U.S. banks’ income hit a record high in the second quarter, the Federal Deposit Insurance Corporation announced Wednesday.
Net income was $43 billion in the second quarter, up 7 percent from a year ago.
Community banks performed especially well, with their income rising 12 percent to $5.3 billion.
“On balance, the industry and community banks in particular experienced another positive quarter,” FDIC Chairman Martin Gruenberg said at a press conference Wednesday.
One bank insured by the FDIC failed in the second quarter, and only five have failed so far this year.
Gruenberg warned, however, that the industry faces some “challenges.” In particular, he cited that low interest rates have kept revenues lagging asset growth and have pushed some banks to respond by “reaching for yield” — that is, make riskier bets to earn more.
The record-high earnings of banks does not necessarily negate the case for the regulatory relief that the industry, and particularly community banks, have been pushing for, Gruenberg said.

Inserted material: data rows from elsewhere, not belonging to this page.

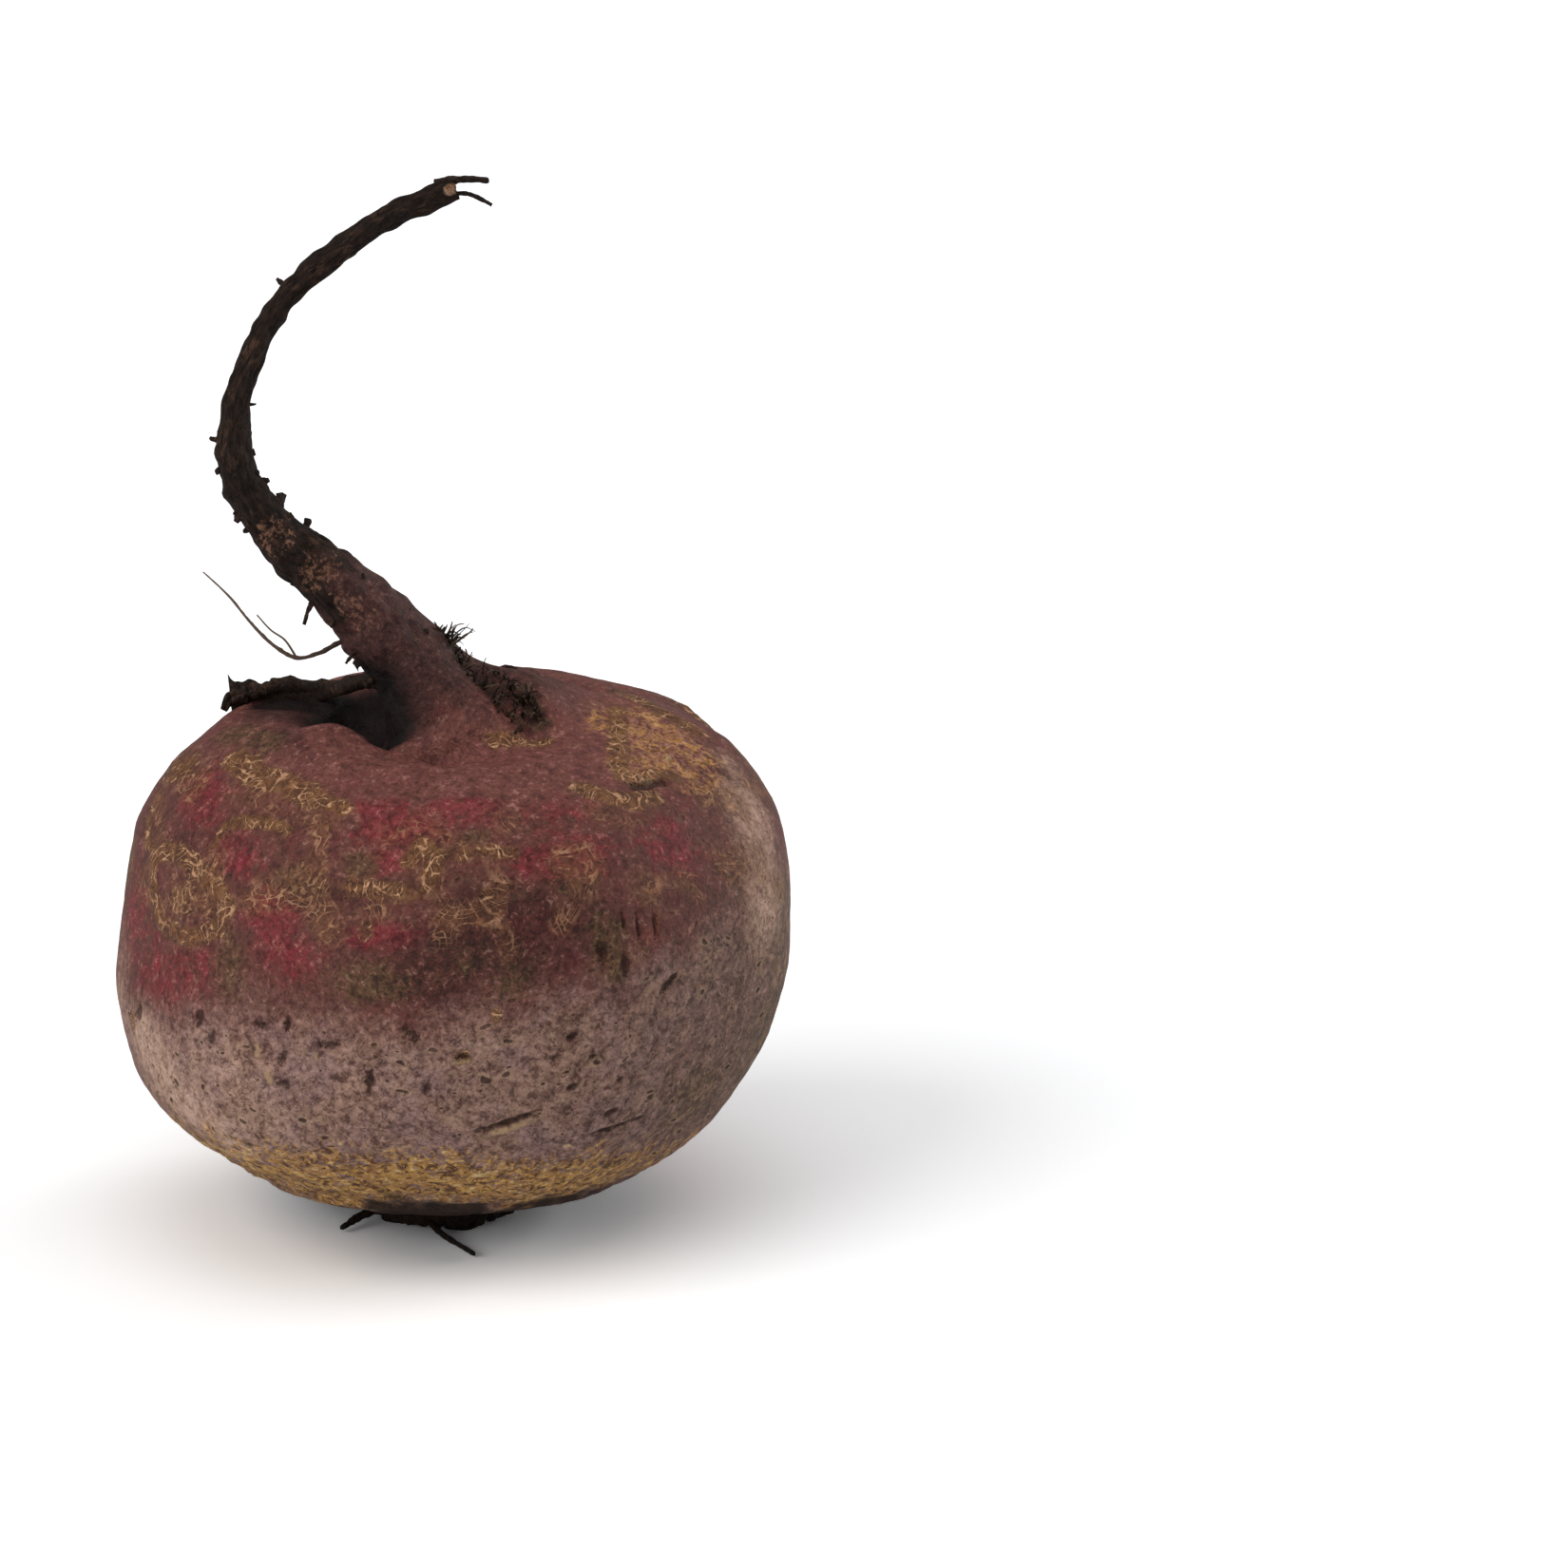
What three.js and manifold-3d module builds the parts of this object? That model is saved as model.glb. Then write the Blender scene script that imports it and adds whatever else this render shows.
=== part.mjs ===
// A whole beetroot, standing upside down on its trimmed crown with its curved tap root up.
// It grew as one piece, so it is one solid: the swollen bulb, the tap root with its torn tip, the rootlets in the
// two root furrows, and the cut leaf-stalk stubs of the crown.
// Millimetres, +Z up. The origin is the centre of the flat spot that the crown rests on,
// -Y is the side that faces a viewer and +X is to the viewer's right.
import * as THREE from "three";
import { mergeVertices } from "three/addons/utils/BufferGeometryUtils.js";
import Module from "manifold-3d";

// Driving dimensions. Each station of the body's spine is a ring: centre x, y, z and radius.
const CROWN_STATIONS = [
  [0.0, 0.0, 2.5, 8.0],
  [0.0, 0.0, 2.7, 11.0],
  [0.1, 0.0, 3.1, 15.5],
];
const BULB_STATIONS = [
  [0.3, 0.0, 4.2, 20.2],
  [0.3, 0.0, 8.2, 26.6],
  [0.4, 0.0, 13.8, 32.4],
  [0.7, 0.0, 21.2, 37.3],
  [1.5, 0.0, 30.5, 39.3],
  [2.2, -0.1, 40.0, 38.5],
  [2.1, -0.3, 48.2, 36.6],
  [1.8, -0.5, 54.6, 32.2],
  [1.6, -0.8, 58.6, 26.6],
  [1.5, -1.1, 60.8, 20.4],
];
const NECK_STATIONS = [
  [1.2, -1.7, 61.6, 14.6],
  [0.6, -2.3, 62.3, 10.2],
  [-0.5, -2.9, 63.9, 7.4],
];
const TAP_ROOT_STATIONS = [
  [-2.3, -3.7, 66.5, 6.1],
  [-5.0, -4.6, 70.2, 4.9],
  [-8.8, -5.6, 75.2, 3.9],
  [-13.4, -6.8, 79.9, 3.25],
  [-17.5, -7.7, 84.1, 2.5],
  [-20.5, -8.2, 88.3, 2.2],
  [-22.0, -8.1, 93.0, 2.05],
  [-21.9, -7.2, 98.0, 1.65],
  [-20.0, -5.4, 104.0, 1.3],
  [-16.6, -3.0, 109.9, 1.4],
  [-11.1, -0.4, 114.5, 1.4],
  [-4.6, 2.2, 118.5, 1.35],
  [2.6, 4.6, 121.2, 1.45],
];
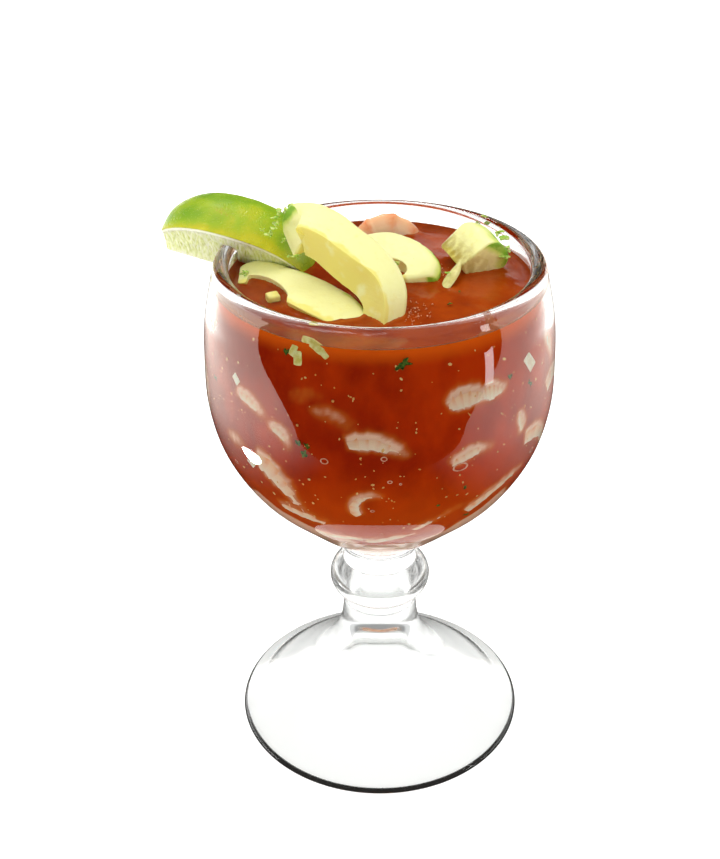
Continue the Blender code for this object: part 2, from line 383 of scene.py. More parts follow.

“I actually don’t see an inconsistency between the two,” he said, explaining that the banks’ profitability may be attributable to the strength of the economy. There may be ways to “prudently reduce” regulatory burdens on small banks to make business easier for them, he said.
Senate Banking Committee Chairman Richard Shelby, R-Ala., has sought to advance a package of financial regulatory reforms that would ease a number of rules on smaller banks. That measure, which also would change the rules for big banks and alter a number of features of the financial regulatory system, has run into opposition from Democrats and the White House.